2015-12-29 16:49
Regret on Park-Abe deal
Down to wire, Seoul takes half-measures on ex-sex slaves

The Korea-Japan agreement on the ex-comfort women, sex slaves who were forced to serve imperial Japanese Army soldiers, is unprincipled, goes against the lessons of history and raises questions about the government’s real purpose in this. True, the deal, announced after the foreign ministers’ meeting Tuesday, can be seen as a step forward from the previous proposal by the Shinzo Abe government but for President Park Geun-hye to accept it raises the question: Is the deal worth Park’s three years of fuss?

There are two broken principles at issue. First, it is about victimhood. All surviving former comfort women objected to the deal because it does not contain the admission of legal responsibility by the Japanese government. The very pillars that support the Korean government’s upper hand over Japan is its role of representing the demands of these old women, systematically victimized by Japan’s colonial power, for Japan’s sincere apology and proper compensation. These women called the deal, through their representative civic group, a “sellout” through diplomatic collusion.
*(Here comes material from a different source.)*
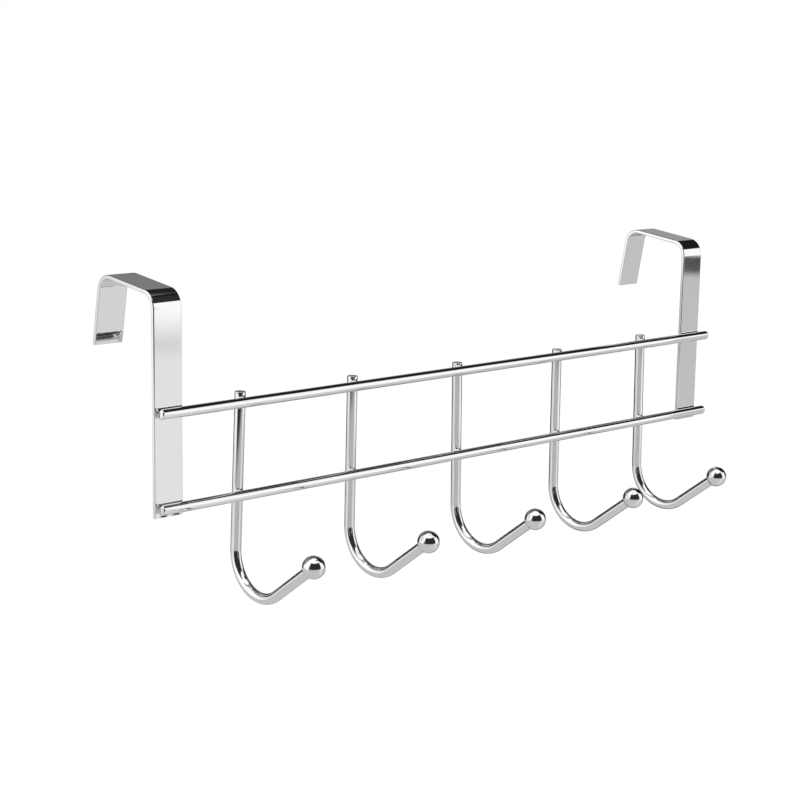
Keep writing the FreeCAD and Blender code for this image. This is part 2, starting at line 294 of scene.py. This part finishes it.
@dataclass
class Route:
    """Line of a bar in the plane across the rails, as stations with a place (y, z) and a heading.

    A heading of 0 points up and a quarter turn points at the door, so its direction is
    (0, sin heading, cos heading) and the side that the bar's outline starts from is (0, -cos, sin).
    """

    start: Pair
    heading: float
    places: list[np.ndarray] = field(init=False)
    headings: list[np.ndarray] = field(init=False)

    def __post_init__(self) -> None:
        """Sets the first station."""
        self.places = [np.array([self.start])]
        self.headings = [np.array([math.radians(self.heading)])]

    def straight(self, length: float, steps: int) -> "Route":
        """Adds a straight run: the last place, plus the distance along the last heading.

        Args:
            length: Length of the run.
            steps: Number of stations, evenly spaced.

        Returns:
            The route itself.
        """
        turn = self.headings[-1][-1]
        way = np.linspace(0.0, length, steps + 1)[1:, None] * np.array([[math.sin(turn), math.cos(turn)]])
        self.places.append(self.places[-1][-1] + way)
        self.headings.append(np.full(steps, turn))
        return self

    def bend(self, radius: float, degrees: float, steps: int) -> "Route":
        """Adds a round bend, on a circle whose centre is one radius to the inner side of the last station.

        Args:
            radius: Radius of the route itself.
            degrees: Turn, positive towards a larger heading.
            steps: Number of stations, evenly spaced.

        Returns:
            The route itself.
        """
        first = self.headings[-1][-1]
        turned = first + np.radians(np.linspace(0.0, degrees, steps + 1)[1:])
        swing = radius * math.copysign(1.0, degrees)
        way = swing * np.stack([math.cos(first) - np.cos(turned), np.sin(turned) - math.sin(first)], axis=-1)
        self.places.append(self.places[-1][-1] + way)
        self.headings.append(turned)
        return self

    def line(self) -> Line:
        """Stands the route up in the plane across the rails.

        Returns:
            Its line in space, start to end.
        """
        heading = np.concatenate(self.headings)
        nought = np.zeros_like(heading)
        return Line(
            places=np.column_stack([nought, np.concatenate(self.places)]),
            along=np.column_stack([nought, np.sin(heading), np.cos(heading)]),
            side=np.column_stack([nought, -np.cos(heading), np.sin(heading)]),
        )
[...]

The government did not even consult these women about the agreement, relegating itself to merely being a “broker” for a fee, and reducing itself to being a callous bureaucratic machine that is ready to ignore the few and powerless in the name of the majority’s interest in an arbitrary interpretation of democracy.

Human rights are the second assailed principle. As Abe admitted in his first-ever direct apology, his ancestors forced Korean girls to become prostitutes for their anti-humanitarian cause, violating their human rights and their rights as women. This issue should be dealt with in a global arena such as the United Nations.

As part of the deal, the government reportedly agreed to refrain from raising this issue internationally. Throw in Tokyo’s pledge of 1 billion yen, or about 10 billion won, for a foundation for these war victims and it would give the third-party countries the impression that Korea has bid for the highest sum to exchange away even the issue of human rights involving its citizens. This kind of act fits only a second-rate country that Korea should never be

The Abe-Park deal also points out that we have not learnt the lessons from history. In 1965, Korea ― under the rule of the Army general-turned-President Park Chung-hee, the incumbent President Park’s father ― gave Japan a “blank check” in return for $800 million. That money served as the seed for rapid economic development but is still used by Japan as an indulgence for turning a blind eye to the atrocities it committed during its colonial rule.

During their post-agreement telephone conversation, Abe reminded Park that the legal obligations from its colonial rule were settled by the 1965 treaty and the Tuesday deal does not affect its official stance.

The government claimed that the deal does not preclude legal avenues by which the ex-comfort women individually will fight against Japan but it is a rhetorical play to cover the obvious: their supposed guardian has turned its back on them and, considering their advanced age, they are left to their own devices.

Adding insult to injury is Japan’s insistence on the “irrevocability” of the deal, accommodated by Korea, which deprives the latter of its right to raise any issue on the content of the deal. It sounds as if Japan was the victim and Korea the perpetrator. It is Japan that has violated the irrevocability of its Pacifist Constitution, a device that prevents it from invading its neighbors again.

Finally, the deal lacks the very “imagination” the government has boasted of. It was on Friday that Japan unexpectedly told Korea to cut the deal before year end and rushed Korea for a deal, meaning that there was no time for Korea to use its imagination to factor into the deal.

But more deplorable is the failure of this government and the previous ones to deal with two issues at the same time, this linear mentality being most to blame for this botched deal. Still, we hope against hope that some of our worries will prove to be futile.